THE DATA:
[start]

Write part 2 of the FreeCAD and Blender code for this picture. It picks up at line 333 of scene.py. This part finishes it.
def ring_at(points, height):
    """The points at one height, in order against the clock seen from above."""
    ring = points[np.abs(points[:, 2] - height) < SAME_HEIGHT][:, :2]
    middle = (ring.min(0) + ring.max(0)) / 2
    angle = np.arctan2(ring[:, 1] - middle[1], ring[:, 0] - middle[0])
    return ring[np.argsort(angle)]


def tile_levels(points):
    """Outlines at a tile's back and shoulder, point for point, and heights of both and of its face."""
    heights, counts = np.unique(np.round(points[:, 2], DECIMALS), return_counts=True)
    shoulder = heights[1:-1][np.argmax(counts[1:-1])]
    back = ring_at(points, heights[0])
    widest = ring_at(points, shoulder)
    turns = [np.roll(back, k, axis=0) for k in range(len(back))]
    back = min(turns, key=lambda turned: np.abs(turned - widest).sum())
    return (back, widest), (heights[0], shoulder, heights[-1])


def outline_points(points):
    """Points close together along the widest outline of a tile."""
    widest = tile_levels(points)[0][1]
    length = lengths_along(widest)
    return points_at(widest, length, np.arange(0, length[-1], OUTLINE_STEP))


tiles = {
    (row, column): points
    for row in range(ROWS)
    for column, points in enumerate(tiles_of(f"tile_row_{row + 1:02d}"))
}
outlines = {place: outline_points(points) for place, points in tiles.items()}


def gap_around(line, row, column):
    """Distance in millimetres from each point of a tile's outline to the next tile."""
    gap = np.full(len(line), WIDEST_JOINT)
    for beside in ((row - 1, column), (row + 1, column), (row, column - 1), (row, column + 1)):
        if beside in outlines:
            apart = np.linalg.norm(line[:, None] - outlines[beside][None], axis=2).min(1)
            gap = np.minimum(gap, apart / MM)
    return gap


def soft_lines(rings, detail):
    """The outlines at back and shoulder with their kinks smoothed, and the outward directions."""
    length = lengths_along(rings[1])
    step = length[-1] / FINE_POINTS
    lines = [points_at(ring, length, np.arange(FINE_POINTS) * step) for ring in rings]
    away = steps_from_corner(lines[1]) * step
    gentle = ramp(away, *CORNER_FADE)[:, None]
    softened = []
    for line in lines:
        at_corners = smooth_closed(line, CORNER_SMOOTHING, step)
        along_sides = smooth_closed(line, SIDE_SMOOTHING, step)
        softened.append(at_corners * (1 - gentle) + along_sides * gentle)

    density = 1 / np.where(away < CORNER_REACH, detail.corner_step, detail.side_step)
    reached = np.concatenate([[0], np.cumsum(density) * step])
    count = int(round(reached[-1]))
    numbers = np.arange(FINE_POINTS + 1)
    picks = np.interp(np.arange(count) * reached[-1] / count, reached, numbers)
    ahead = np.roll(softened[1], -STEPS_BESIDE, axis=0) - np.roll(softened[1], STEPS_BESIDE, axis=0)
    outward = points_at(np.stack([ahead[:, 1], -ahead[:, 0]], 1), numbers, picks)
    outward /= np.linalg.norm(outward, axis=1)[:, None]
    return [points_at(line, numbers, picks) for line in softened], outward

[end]
[start]

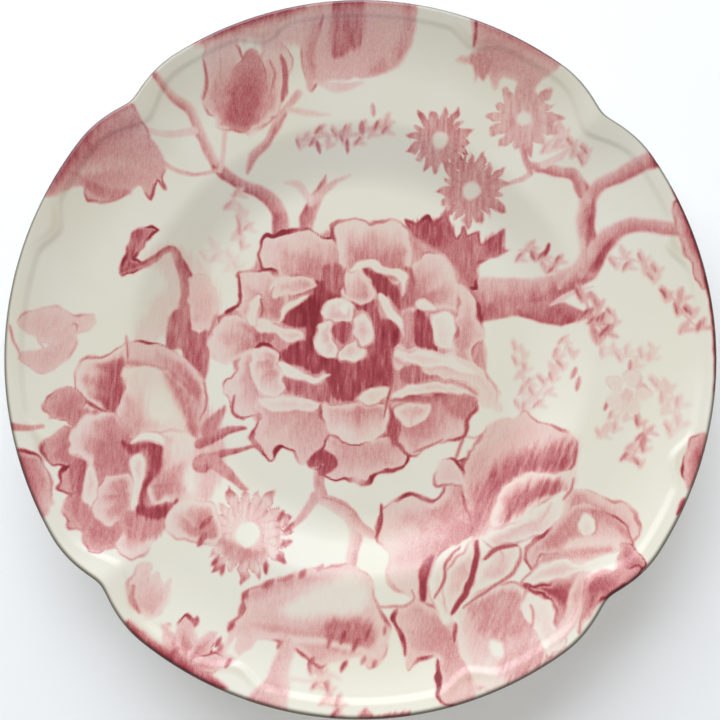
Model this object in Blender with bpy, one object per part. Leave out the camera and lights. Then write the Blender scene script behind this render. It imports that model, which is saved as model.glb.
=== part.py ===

[end]

INSTRUCTION:
Extract every line of the records above that contains the word "this".

EXERCISE ANSWER:
Write part 2 of the FreeCAD and Blender code for this picture. It picks up at line 333 of scene.py. This part finishes it.
Model this object in Blender with bpy, one object per part. Leave out the camera and lights. Then write the Blender scene script behind this render. It imports that model, which is saved as model.glb.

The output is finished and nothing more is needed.